Arci Caccia ha riportato questo comunicato diffuso dallo Studio Legale Guidi di Urbino, che riporta le considerazioni espresse dal TAR della Regione Marche in merito ad un ricorso intentato da un professionista nei confronti dell’ATC Pesaro 1. Importante dal nostro punto di vista il chiarimento sulla natura giuridica degli ATC, che come sancisce la sentenza sono soggetti privati con funzioni pubbliche, soggetti quindi a tutti quei paletti e quelle norme che vincolano chi lavori nella cosa pubblica:
Con sentenza n. 411 depositata il 18 novembre 2019, il Tribunale Amministrativo Regionale per le Marche si è pronunciato con sentenza definitiva, accogliendo il ricorso di un professionista difeso dall’avvocato Leonardo Guidi del Foro di Urbino contro l’Ambito Territoriale di Caccia Pesaro 1.
Oggetto del ricorso un bando, pubblicato in data 23 settembre 2019, con cui l’ATC Pesaro 1 aveva avviato una procedura per l’affidamento dei servizi di assistenza tecnica per la gestione faunistica venatoria nel triennio 2020-2023, prorogabile di altri tre anni e con un importo complessivo pari ad € 180.000. Il ricorrente, in possesso delle qualifiche professionali indicate dalle norme regionali, contestava che tra i requisiti di ammissione alla selezione, a pena di esclusione, fosse previsto l’avvenuto svolgimento di un servizio di almeno tre anni in favore di almeno un ATC marchigiano. Il TAR Marche ha accolto il ricorso ed annullato l’atto impugnato, accertando la violazione della disciplina regionale in tema di requisiti del personale tecnico addetto alle attività di pianificazione e gestione faunistico venatoria, del difetto di motivazione e della violazione di principi in materia di gare pubbliche.

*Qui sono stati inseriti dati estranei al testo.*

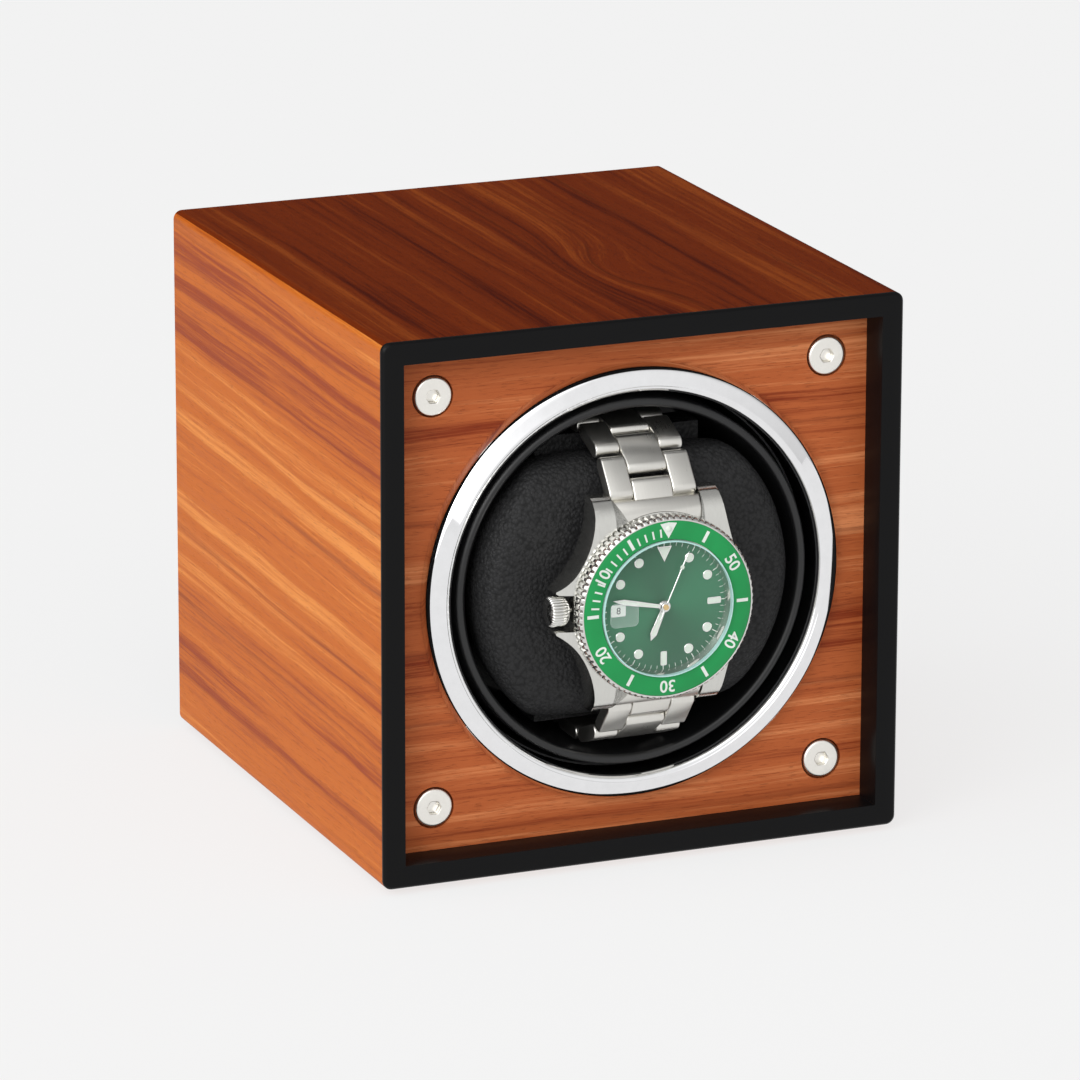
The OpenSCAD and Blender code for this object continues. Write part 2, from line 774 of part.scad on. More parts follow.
// Side outline of a link between two points: a bar with round ends beyond them
module link_outline(p, q) {
    run = q - p;
    translate(p) rotate(atan2(run[1], run[0])) {
        translate([-link_reach, -link_t / 2]) square([norm(run) + 2 * link_reach, link_t]);
        for (x = [-link_reach, norm(run) + link_reach]) translate([x, 0]) circle(link_t / 2);
    }
}
module pin_holes(k0, k1) {
    for (k = [k0, k1]) translate(pin_at(k)) circle(pin_r + SLACK);
}
module link(k) { difference() { link_outline(pin_at(k), pin_at(k + 1)); pin_holes(k, k + 1); } }
module both_ends() { on_watch() mirrored([0, 1, 0]) children(); }
module outer_pair() { mirrored([1, 0, 0]) across(outer_in, bracelet_w / 2) children(); }

module end_links() {
    start = band(0);
    out = [-sin(curve_front_deg), cos(curve_front_deg)] * link_t / 2;
    body = [[case_front + 0.3, 16], [case_front + 0.6, 19], start + out, start - out, [case_back - 0.1, 16]];
    color(STEEL) both_ends() difference() {
        union() {
            across(-bracelet_w / 2, bracelet_w / 2) polygon(body);
            across(-centre_w / 2, centre_w / 2) difference() {
                link_outline(start, pin_at(0));
                pin_holes(0, 0);
            }
        }
        rod(case_r + 0.03, case_front - 1, 1);
    }
}

module outer_links() { color(STEEL) both_ends() outer_pair() for (k = [0:2:8]) link(k); }
module centre_links() {
    color(STEEL) both_ends() across(-centre_w / 2, centre_w / 2) for (k = [1:2:9]) link(k);
}
module link_pins() {
    reach = bracelet_w / 2 - 0.3;
    color(STEEL) both_ends() across(-reach, reach) for (k = [0:last_pin]) translate(pin_at(k)) circle(pin_r);
}

module clasp() {
    half = 15.4;
    depth = bend_back + curve_back_r;
    color(STEEL) {
        on_watch() across(-bracelet_w / 2 - 0.4, bracelet_w / 2 + 0.4)
            translate([depth - 1.5, -half]) square([3.1, 2 * half]);
        both_ends() outer_pair() difference() {
            link_outline([depth, half], pin_at(last_pin));
            pin_holes(last_pin, last_pin);
        }
    }
}

top_panel();
bottom_panel();
left_panel();
right_panel();
front_frame();
front_panel();
trim_ring();
panel_screws();
corner_posts();
threaded_inserts();
rotor_housing();
housing_screws();
rear_cover();
rear_cover_screws();
rubber_feet();
shaft_bushes();
thrust_washer();
motor_plate();
plate_standoffs();
drive_screws();
gearbox();
motor_can();
control_board();
board_parts();
dc_jack();
rotary_switch();
power_switch();
status_led();
motor_wires();
rotor_cup();
rotor_shaft();
driven_gear();
retaining_clip();
cup_screw();
pinion();
motor_shaft();
mode_knob();
power_button();
pillow_cover();
pillow_core();
watch_case();
watch_caseback();
watch_movement();
watch_dial();
hour_markers();
watch_crystal();
date_lens();
end_links();
outer_links();
centre_links();
link_pins();
clasp();
watch_bezel();
bezel_insert();
hour_hand();
minute_hand();
seconds_hand();
crown_stem();
watch_crown();
winding_weight();
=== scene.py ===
"""Watch winder box: the visual model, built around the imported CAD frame.

Meshes are shaped in a face view in millimetres: X across, Y up and Z towards the front, from the
point where the rotor's axis meets the front plane. Depths are measured backwards from that plane.
"""

import json
import logging
import math
from dataclasses import dataclass, field
from enum import Enum
from typing import Callable, Iterable, Optional, Sequence, Union

import bmesh
import bpy
from mathutils import Matrix, Vector, noise

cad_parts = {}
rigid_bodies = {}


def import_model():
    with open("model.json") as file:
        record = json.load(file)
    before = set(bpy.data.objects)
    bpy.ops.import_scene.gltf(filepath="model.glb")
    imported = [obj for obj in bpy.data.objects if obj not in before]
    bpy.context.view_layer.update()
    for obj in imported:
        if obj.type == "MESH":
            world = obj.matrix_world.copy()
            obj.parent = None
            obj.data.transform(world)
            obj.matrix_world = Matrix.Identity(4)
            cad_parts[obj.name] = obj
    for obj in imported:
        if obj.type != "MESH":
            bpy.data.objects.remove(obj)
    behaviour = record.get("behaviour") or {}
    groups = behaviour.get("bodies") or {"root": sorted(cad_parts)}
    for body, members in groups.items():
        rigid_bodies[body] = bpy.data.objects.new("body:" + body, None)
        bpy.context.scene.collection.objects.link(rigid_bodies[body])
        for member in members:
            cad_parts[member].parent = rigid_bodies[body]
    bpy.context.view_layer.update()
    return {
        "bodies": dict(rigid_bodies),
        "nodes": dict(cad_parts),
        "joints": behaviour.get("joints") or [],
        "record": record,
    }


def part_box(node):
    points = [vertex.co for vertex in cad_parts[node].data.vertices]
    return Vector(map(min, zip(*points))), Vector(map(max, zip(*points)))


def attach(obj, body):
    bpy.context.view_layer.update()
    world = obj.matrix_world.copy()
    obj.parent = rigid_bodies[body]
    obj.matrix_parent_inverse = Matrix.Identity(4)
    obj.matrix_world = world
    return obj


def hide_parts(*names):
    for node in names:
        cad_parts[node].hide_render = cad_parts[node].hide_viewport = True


LOG = logging.getLogger("winder")
MM = 0.001
Point2 = tuple[float, float]
Colour = tuple[float, float, float]


# ---------------------------------------------------------------- shader maths


class Level:
    """A number that varies over a surface: a socket that Python's operators work on."""

    def __init__(self, tree: bpy.types.NodeTree, socket: bpy.types.NodeSocket) -> None:
        """Wraps a socket.

        Args:
            tree: The node tree that holds it.
            socket: The output socket that gives the number.
        """
        self.tree = tree
        self.socket = socket

    def math(self, operation: str, *values: Union["Level", float]) -> "Level":
        """Adds a Math node.

        Args:
            operation: The node's operation.
            values: Its inputs in order.

        Returns:
            The node's result.
        """
        node = self.tree.nodes.new("ShaderNodeMath")
        node.operation = operation
        for socket, value in zip(node.inputs, values):
            if isinstance(value, Level):
                self.tree.links.new(value.socket, socket)
            else:
                socket.default_value = value
        return Level(self.tree, node.outputs[0])

    def __add__(self, other: Union["Level", float]) -> "Level":
        """Sum."""
        return self.math("ADD", self, other)

    __radd__ = __add__

    def __sub__(self, other: Union["Level", float]) -> "Level":
        """Difference."""
        return self.math("SUBTRACT", self, other)

    def __rsub__(self, other: float) -> "Level":
        """Difference from a plain number."""
        return self.math("SUBTRACT", other, self)

    def __mul__(self, other: Union["Level", float]) -> "Level":
        """Product."""
        return self.math("MULTIPLY", self, other)

    __rmul__ = __mul__

    def __truediv__(self, other: Union["Level", float]) -> "Level":
        """Quotient."""
        return self.math("DIVIDE", self, other)

    def between(self, low: float, high: float) -> "Level":
        """A smooth step.

        Args:
            low: Where the step starts, at 0. It may lie above high, for a falling step.
            high: Where it ends, at 1.

        Returns:
            The step, from 0 to 1.
        """
        node = self.tree.nodes.new("ShaderNodeMapRange")
        node.interpolation_type = "SMOOTHSTEP"
        self.tree.links.new(self.socket, node.inputs["Value"])
        node.inputs["From Min"].default_value = min(low, high)
        node.inputs["From Max"].default_value = max(low, high)
        node.inputs["To Min"].default_value = 0.0 if low < high else 1.0
        node.inputs["To Max"].default_value = 1.0 if low < high else 0.0
        return Level(self.tree, node.outputs["Result"])


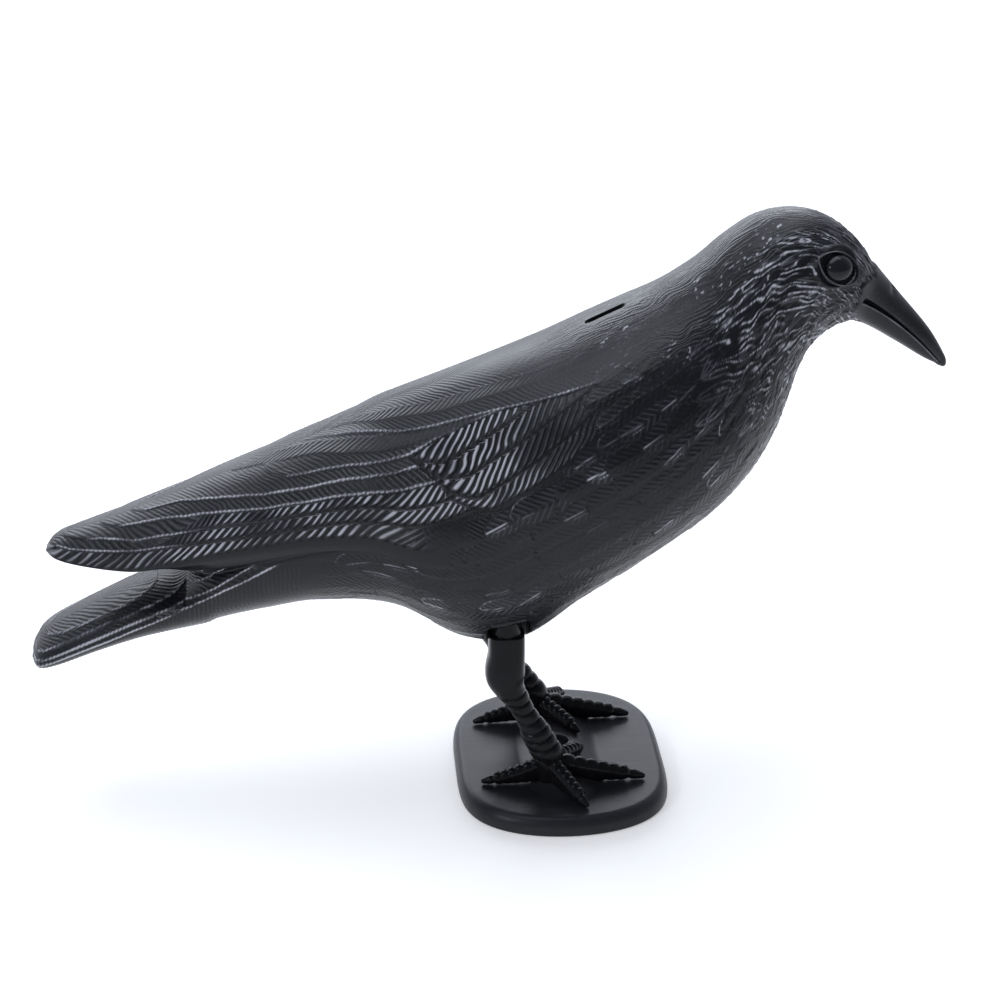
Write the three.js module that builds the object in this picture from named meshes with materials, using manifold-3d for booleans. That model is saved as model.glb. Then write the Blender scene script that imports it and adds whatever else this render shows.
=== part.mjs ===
// Garden crow ornament: a moulded black plastic crow standing on a broad base plate.
// Millimetres. +X points to the beak, +Y to the bird's left and +Z up.
// The origin is on the floor, under the middle of the object's length.

import * as THREE from 'three';
import { mergeVertices } from 'three/addons/utils/BufferGeometryUtils.js';
import Module from 'manifold-3d';

const manifold = await Module();
manifold.setup();

// Driving dimensions of the bird's skin. A rib is one cross-section of the bird. Its back point and belly
// point lie on the middle plane, and the outline between them swells on each side. Every rib has the same
// twelve numbers:
//   back point x and z, belly point x and z,
//   half-width at the wing's edge, and how far down the rib that is, from 0 at the back to 1 at the belly,
//   half-width in the groove under the wing, and how far down,
//   half-width at the flank, and how far down,
//   roundness of the back and of the belly, where 2 is an ellipse and more is squarer.
// A plain rib has no groove. Its groove and flank points lie on the curve from its widest place to the
// belly, at these shares of the way down.
const PLAIN_GROOVE = 0.07;
const PLAIN_FLANK = 0.14;
const plainRib = (backX, backZ, bellyX, bellyZ, width, at, backRound, bellyRound) => {
  const widthAt = (share) => width * (1 - share ** bellyRound) ** (1 / bellyRound);
  const downAt = (share) => at + (1 - at) * share;
  const groove = [widthAt(PLAIN_GROOVE), downAt(PLAIN_GROOVE)];
  const flank = [widthAt(PLAIN_FLANK), downAt(PLAIN_FLANK)];
  return [backX, backZ, bellyX, bellyZ, width, at, ...groove, ...flank, backRound, bellyRound];
};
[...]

Il Tribunale ha inoltre affermato che la limitazione imposta dall’ATC è contraria ai principi di libera concorrenza, di parità di trattamento, di non discriminazione e di proporzionalità sanciti dai Trattati istitutivi dell’Unione Europea e/o elaborati in sede giurisdizionale dalla Corte di Giustizia, nonché estremamente restrittiva, avendo impedito in difetto di ogni motivazione la partecipazione di concorrenti che abbiano maturato la propria esperienza in altre regioni. Elemento significativo della sentenza è, tuttavia, il punto di chiarezza sulla natura giuridica e le funzioni che svolgono gli ATC, fino ad oggi controversi e ambigui nelle Marche. In sostanza l’ATC ha sostenuto che, in virtù della sua natura giuridica di associazione di diritto privato, sarebbe risultato immune dall’osservanza di regole di matrice pubblicistica e dal rispetto dei principi che governano i pubblici poteri.
In accoglimento delle istanze del ricorrente, il TAR ha invece affermato la sua giurisdizione, riconoscendo che “come sostenuto dalla giurisprudenza largamente prevalente in materia, la normativa sulla caccia rende direttamente compartecipi i soggetti interessati ad un aspetto ludico della vita associata, con la migliore gestione della risorsa costituita dalla selvaggina cacciabile, espressamente dichiarata bene patrimoniale indisponibile dello Stato (art. 1 della legge n. 157 del 1992). Ne deriva che l’ambito territoriale di caccia non perde la preminente natura di associazione di diritto privato, ma per determinate attribuzioni svolge funzioni pubbliche mediante l’esercizio di poteri autoritativi: ciò è sufficiente a radicare la giurisdizione del giudice amministrativo sull’impugnativa degli atti del Comitato di gestione”.
La sentenza del TAR – afferma l’Avv. Guidi – “ha ribadito la natura pubblica delle procedure di affidamento dei servizi di gestione faunistica che, a prescindere dalle caratteristiche del soggetto che se ne occupa (nella specie l’ATC, associazione di diritto privato), devono essere gestite nel rispetto dei principi di parità di trattamento, non discriminazione, concorrenza, trasparenza, imparzialità e proporzionalità, al pari di ogni pubblica amministrazione, trattandosi di potere riconducibile all’esercizio di funzioni pubbliche, in ragione della natura collettiva del bene oggetto di tutela”. Alla luce di tale sentenza, anche gli ATC marchigiani, come del resto lo sono quelli dell’Emilia Romagna, dell’Umbria e dell’Abruzzo (per citare solo le regioni limitrofe), debbono essere considerati soggetti privati che svolgono funzioni pubbliche in tutti i compiti di gestione della fauna selvatica loro affidate. Evidenti e logiche sono le conseguenze che gli ATC marchigiani dovranno affrontare. In termini di cambiamenti e novità nella prassi amministrativa, nella gestione della fauna selvatica e nel rapporto con l’Amministrazione regionale, rispetto a quanto avvenuto fino ad oggi.